This creationist adventure begins in an unlikely fashion. There’s an article about some psychology research at the website of Cornell University: People are biased against creative ideas, studies find. It says:
“How is it that people say they want creativity but in reality often reject it?” said Jack Goncalo, ILR School assistant professor of organizational behavior and co-author of research to be published in an upcoming issue of the journal Psychological Science. The paper reports on two 2010 experiments at the University of Pennsylvania involving more than 200 people.
What’s the “ILR School”? We had to search a bit before finding this: “ILR was founded in 1945 as the New York State School of Industrial and Labor Relations.” They seem to have outgrown the name. Anyway, Cornell says these are the paper’s findings, which we repeat without comment:
• Creative ideas are by definition novel, and novelty can trigger feelings of uncertainty that make most people uncomfortable.
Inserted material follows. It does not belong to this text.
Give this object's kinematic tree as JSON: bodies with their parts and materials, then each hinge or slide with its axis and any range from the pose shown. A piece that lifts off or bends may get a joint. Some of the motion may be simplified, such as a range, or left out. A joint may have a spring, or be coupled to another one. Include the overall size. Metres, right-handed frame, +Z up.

• People dismiss creative ideas in favor of ideas that are purely practical — tried and true.
• Objective evidence shoring up the validity of a creative proposal does not motivate people to accept it.
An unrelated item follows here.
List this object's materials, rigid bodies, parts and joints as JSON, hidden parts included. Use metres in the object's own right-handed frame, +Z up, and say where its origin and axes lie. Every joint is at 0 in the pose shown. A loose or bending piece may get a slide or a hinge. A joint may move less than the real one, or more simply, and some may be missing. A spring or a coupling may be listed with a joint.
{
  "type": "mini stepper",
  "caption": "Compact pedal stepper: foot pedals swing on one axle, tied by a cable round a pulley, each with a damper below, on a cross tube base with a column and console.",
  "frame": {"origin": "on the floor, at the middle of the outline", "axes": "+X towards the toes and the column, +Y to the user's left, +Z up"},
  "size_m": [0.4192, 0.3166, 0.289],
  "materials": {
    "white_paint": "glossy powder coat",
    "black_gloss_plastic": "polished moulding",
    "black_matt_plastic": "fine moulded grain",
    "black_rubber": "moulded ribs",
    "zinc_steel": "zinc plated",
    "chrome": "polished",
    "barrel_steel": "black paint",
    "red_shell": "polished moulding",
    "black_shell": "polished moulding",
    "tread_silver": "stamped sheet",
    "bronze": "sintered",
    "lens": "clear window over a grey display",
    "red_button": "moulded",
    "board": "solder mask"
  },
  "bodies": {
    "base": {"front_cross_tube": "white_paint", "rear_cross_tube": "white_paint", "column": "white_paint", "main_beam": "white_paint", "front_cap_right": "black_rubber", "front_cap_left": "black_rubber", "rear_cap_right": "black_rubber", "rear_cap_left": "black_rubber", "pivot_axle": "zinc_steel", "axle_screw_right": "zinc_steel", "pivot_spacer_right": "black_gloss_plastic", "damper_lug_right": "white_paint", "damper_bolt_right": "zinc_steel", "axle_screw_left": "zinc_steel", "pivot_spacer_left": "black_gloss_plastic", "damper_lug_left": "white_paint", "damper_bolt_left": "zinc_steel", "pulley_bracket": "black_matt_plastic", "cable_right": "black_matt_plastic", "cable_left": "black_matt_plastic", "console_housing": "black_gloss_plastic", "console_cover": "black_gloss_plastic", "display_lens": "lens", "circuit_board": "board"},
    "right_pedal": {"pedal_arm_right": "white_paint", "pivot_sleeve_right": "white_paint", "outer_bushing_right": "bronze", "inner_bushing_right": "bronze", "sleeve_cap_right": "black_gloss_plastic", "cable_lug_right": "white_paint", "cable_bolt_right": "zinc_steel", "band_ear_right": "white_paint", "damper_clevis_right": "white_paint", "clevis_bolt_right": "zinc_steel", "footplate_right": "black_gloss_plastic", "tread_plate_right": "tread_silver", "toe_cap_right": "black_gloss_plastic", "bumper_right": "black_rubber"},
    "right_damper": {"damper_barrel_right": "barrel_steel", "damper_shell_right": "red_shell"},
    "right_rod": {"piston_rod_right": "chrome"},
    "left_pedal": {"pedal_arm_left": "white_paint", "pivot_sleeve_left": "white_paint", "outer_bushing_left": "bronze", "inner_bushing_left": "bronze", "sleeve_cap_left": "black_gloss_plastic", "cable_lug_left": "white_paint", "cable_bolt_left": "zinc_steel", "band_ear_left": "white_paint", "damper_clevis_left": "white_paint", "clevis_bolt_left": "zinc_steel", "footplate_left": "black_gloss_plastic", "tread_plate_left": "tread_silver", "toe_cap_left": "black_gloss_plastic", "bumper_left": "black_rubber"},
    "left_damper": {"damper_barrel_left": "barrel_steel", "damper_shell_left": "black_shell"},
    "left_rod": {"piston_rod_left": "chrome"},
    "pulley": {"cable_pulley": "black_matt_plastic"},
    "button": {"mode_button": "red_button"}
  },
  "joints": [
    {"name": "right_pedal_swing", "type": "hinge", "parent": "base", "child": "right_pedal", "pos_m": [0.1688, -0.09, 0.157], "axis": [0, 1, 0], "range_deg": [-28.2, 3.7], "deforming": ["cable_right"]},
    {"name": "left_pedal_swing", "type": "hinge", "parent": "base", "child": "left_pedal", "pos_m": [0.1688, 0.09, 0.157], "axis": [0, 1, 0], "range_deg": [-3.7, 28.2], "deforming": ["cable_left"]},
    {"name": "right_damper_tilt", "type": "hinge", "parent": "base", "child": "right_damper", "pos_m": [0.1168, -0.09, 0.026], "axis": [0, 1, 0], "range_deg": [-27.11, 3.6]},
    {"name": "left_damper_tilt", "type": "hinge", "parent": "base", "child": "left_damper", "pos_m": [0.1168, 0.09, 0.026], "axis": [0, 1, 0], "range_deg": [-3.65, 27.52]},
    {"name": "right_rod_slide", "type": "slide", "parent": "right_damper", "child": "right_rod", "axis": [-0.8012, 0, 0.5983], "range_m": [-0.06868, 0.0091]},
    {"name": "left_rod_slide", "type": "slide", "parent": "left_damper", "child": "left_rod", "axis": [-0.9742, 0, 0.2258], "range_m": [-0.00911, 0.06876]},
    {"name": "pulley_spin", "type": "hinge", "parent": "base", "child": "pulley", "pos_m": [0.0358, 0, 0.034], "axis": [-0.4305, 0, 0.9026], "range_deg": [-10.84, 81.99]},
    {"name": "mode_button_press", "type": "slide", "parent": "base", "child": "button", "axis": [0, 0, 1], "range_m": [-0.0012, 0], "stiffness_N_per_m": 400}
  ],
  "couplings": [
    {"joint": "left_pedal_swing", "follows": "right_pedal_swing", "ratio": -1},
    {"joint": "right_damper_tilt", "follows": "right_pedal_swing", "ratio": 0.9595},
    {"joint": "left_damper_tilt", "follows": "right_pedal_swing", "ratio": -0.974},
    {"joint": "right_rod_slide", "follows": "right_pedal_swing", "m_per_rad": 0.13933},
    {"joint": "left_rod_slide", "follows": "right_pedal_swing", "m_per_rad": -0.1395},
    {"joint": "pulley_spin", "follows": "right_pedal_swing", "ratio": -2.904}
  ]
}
• Anti-creativity bias is so subtle that people are unaware of it, which can interfere with their ability to recognize a creative idea.
This appears to be a copy of the published article. It’s an 11-page pdf file. You can see how it might be applicable to the peculiar behavior of creationists, but we’ve never studied psychology so we offer no opinion.
There’s a much more interesting way to approach this: How would a creationist react upon learning about this psychology research? Would he see his own quirky attitudes being described? Well, we have a good example of a creationist response, and it’s quite amusing.
Let us visit the granddaddy of all creationist outfits, the Institute for Creation Research (ICR) — the fountainhead of young-earth creationist wisdom. There we find this new post about that psychology paper: Study Says People Subconsciously Resist Creative Ideas. Here are some excerpts, with bold font added by us:
[P]sychologists recently found that most of the same people who desire creativity are also biased against it, leading them to reject creative ideas before giving them a fair assessment. Could this explain why some also reject the idea of a Creator?
Whoa! Where did that come from? Well … creative, creator … yeah, they sound alike. Let’s read on:
Apparently, people tend to be governed by a deep-seated desire to maintain a sense of certainty. New ideas can trigger discomfort, since they introduce unfamiliar possibilities. The study authors cited research demonstrating that people have “a strong motivation to diminish and avoid” feelings of uncertainty. As a result, many will reject ideas that threaten feelings of certainty, regardless of whether or not those ideas have merit.
Yes, we’ve all noticed how certain people — cough, cough — seem to behave just that way. But as we continue with ICR’s discussion, you will notice that somehow they don’t gain any insight into their own intellectually impoverished lives. No, dear reader, it’s not they who have psychological problems — we do! Get this:
The idea of a Creator is often unwelcome to those who have assumed that God either does not exist or is not responsible for the origin of the world. Many scientists have been expelled from their jobs or research positions due to their willingness to entertain new and creative origins ideas that venture outside the dictates of evolutionary dogma. In light of Goncalo and his colleagues’ research, it could be that those who expelled such scientists feared risk to themselves and/or social rejection if they entertained possibilities outside those sanctioned by their hidebound associates.
You see, dear reader, your rejection of the creative genius of creationists is because you prefer to reject creative ideas. They make you uncomfortable. Instead, you stick to your old outworn science. Here’s how it ends:
Thus, perhaps the idea of a Creator is rejected not because it is a bad idea, but merely because it stirs feelings of uncertainty in the minds of those who have subscribed to evolution (whether or not the evidence supports it).
It kinda makes you want to re-evaluate the whole situation, doesn’t it? Hey, think about it. What are you afraid of?